Task.
Repeat exactly the lines between and including those that contain "SHIFT = V(-(low_corner[0]" and "the imported model.". Output no other line.

Data provided.
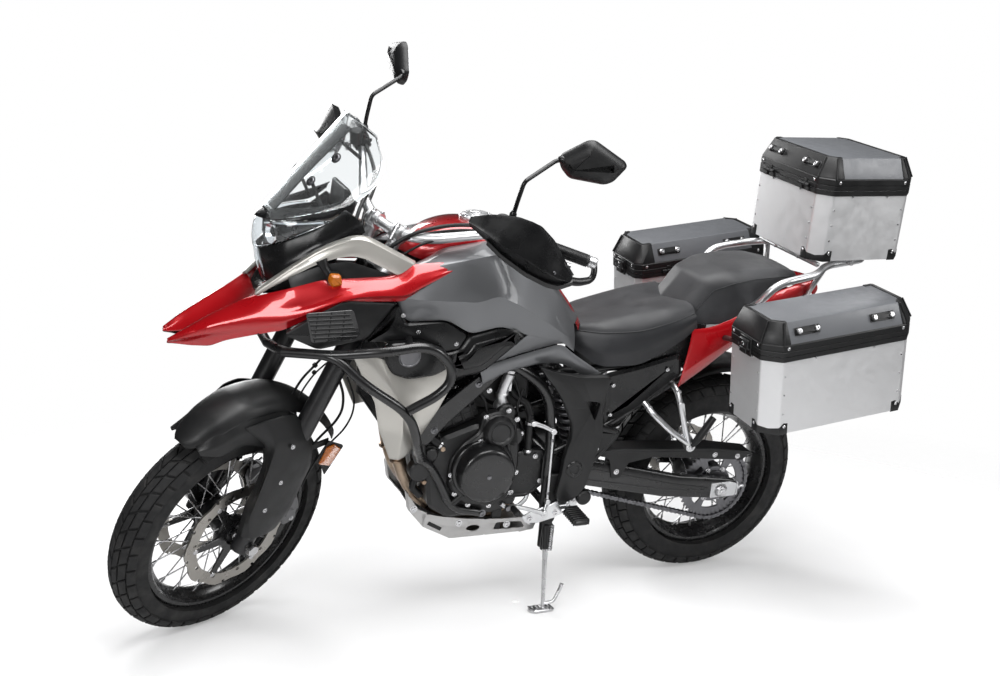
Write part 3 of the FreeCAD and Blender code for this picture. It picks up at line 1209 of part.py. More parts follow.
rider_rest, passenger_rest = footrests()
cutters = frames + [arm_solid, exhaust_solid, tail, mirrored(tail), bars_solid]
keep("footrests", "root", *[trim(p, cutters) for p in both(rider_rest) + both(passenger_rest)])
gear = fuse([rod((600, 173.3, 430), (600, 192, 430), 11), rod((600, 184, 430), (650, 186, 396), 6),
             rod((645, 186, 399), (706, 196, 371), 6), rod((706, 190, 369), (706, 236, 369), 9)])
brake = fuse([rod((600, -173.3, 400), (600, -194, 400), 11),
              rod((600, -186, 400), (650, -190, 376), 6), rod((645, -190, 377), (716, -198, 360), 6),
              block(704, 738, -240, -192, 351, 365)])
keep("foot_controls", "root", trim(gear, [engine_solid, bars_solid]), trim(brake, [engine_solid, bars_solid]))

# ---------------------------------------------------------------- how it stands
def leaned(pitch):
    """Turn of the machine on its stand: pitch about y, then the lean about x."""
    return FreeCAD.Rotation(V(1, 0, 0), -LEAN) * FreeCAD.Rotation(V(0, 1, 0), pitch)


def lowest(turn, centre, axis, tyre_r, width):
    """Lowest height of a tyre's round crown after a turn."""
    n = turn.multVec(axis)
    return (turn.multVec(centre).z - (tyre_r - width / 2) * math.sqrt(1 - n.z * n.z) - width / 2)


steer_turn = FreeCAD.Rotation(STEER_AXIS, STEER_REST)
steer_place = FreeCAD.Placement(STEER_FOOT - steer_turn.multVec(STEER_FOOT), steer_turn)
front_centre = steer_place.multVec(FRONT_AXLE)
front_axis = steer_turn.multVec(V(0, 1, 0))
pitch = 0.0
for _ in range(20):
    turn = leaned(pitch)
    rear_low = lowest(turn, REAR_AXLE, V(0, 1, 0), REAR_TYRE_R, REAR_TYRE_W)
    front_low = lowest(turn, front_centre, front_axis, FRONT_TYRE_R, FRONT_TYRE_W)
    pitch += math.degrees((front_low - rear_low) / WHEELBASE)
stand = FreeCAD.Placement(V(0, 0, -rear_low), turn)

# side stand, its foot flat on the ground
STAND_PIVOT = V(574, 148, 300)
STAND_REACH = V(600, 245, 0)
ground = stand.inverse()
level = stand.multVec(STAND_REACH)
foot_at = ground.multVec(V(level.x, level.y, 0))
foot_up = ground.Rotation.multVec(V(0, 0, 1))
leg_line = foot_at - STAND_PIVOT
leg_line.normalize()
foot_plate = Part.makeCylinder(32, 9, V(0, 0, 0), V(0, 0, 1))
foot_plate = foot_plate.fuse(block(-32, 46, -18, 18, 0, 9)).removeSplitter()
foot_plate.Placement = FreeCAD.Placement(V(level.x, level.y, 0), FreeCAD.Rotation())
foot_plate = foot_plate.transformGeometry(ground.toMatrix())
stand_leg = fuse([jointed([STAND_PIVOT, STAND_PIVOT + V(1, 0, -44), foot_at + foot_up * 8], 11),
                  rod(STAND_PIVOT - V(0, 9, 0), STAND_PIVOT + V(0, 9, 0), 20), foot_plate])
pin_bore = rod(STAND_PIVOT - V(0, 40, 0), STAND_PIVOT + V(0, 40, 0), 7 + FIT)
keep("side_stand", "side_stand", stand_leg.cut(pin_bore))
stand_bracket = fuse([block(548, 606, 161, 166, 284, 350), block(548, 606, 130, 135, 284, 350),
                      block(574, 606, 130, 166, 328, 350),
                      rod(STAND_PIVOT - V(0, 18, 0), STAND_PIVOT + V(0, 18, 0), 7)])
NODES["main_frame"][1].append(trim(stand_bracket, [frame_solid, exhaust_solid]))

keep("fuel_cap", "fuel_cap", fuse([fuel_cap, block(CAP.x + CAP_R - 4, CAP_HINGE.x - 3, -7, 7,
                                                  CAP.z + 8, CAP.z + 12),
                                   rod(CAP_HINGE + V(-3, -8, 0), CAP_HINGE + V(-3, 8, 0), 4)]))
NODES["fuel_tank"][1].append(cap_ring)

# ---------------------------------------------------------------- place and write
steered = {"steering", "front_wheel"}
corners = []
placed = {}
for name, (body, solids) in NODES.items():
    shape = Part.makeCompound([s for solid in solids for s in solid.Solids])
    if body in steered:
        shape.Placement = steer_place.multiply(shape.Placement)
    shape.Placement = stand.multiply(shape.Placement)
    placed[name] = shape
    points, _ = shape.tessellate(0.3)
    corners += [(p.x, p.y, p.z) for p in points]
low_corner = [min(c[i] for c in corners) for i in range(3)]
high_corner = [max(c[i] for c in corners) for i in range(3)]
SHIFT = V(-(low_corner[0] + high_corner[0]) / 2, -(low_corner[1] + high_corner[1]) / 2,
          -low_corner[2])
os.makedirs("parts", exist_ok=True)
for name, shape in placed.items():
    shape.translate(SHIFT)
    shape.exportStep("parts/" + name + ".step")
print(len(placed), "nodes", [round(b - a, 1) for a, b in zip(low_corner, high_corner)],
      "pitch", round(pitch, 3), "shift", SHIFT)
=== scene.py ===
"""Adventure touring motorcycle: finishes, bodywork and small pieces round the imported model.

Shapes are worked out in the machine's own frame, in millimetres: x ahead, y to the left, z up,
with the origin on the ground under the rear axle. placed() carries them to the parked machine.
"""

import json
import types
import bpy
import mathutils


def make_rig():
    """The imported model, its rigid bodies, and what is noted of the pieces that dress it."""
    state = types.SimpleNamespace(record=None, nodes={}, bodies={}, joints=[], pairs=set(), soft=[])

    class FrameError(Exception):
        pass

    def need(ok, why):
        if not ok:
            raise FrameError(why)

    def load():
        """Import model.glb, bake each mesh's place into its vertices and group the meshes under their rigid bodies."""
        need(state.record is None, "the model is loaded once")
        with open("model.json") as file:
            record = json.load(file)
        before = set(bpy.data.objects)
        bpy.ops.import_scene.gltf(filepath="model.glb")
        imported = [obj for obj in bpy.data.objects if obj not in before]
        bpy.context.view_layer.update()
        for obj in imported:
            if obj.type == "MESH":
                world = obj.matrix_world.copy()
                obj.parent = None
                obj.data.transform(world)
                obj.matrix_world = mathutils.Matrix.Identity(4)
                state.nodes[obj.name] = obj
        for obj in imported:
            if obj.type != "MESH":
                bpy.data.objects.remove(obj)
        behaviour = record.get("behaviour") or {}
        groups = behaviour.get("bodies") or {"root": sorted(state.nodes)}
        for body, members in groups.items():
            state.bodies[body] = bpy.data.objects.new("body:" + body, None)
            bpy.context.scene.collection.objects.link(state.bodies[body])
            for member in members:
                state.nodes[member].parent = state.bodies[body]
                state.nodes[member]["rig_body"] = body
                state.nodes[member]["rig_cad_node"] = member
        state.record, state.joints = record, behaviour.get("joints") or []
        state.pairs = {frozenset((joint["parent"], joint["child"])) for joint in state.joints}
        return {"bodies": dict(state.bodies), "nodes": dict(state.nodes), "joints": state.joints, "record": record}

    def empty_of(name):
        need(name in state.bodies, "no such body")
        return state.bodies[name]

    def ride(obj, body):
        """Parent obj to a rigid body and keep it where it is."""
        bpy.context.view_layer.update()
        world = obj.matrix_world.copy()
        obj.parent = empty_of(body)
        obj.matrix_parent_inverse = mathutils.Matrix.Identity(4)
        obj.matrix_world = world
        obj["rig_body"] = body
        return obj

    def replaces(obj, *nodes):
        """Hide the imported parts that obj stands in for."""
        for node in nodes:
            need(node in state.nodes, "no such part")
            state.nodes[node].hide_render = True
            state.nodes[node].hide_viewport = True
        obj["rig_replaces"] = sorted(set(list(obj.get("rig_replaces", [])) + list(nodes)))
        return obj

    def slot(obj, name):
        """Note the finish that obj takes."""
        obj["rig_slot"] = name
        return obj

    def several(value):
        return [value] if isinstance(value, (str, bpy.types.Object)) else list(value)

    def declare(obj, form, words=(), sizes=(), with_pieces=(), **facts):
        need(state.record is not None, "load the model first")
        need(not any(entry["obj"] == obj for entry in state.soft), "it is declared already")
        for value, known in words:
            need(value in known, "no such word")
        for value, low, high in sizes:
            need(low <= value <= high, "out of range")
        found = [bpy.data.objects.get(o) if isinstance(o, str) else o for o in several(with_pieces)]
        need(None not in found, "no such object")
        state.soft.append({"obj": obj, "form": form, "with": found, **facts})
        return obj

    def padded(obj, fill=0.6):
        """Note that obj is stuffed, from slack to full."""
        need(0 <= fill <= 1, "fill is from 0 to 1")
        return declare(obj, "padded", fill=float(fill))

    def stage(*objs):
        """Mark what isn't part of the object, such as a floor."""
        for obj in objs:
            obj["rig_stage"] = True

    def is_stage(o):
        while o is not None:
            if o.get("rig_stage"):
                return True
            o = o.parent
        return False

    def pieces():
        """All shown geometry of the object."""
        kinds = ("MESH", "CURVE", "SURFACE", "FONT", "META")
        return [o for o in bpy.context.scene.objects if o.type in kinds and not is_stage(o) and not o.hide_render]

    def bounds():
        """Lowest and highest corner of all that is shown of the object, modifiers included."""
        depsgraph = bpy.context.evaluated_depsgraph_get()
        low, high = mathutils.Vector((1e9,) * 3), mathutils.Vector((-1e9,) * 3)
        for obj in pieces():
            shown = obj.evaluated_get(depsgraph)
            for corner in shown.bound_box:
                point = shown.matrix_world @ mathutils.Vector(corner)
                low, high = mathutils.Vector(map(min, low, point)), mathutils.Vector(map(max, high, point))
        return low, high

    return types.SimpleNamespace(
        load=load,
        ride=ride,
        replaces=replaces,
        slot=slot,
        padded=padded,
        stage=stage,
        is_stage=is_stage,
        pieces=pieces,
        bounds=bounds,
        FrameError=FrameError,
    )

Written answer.
SHIFT = V(-(low_corner[0] + high_corner[0]) / 2, -(low_corner[1] + high_corner[1]) / 2,
          -low_corner[2])
os.makedirs("parts", exist_ok=True)
for name, shape in placed.items():
    shape.translate(SHIFT)
    shape.exportStep("parts/" + name + ".step")
print(len(placed), "nodes", [round(b - a, 1) for a, b in zip(low_corner, high_corner)],
      "pitch", round(pitch, 3), "shift", SHIFT)
=== scene.py ===
"""Adventure touring motorcycle: finishes, bodywork and small pieces round the imported model.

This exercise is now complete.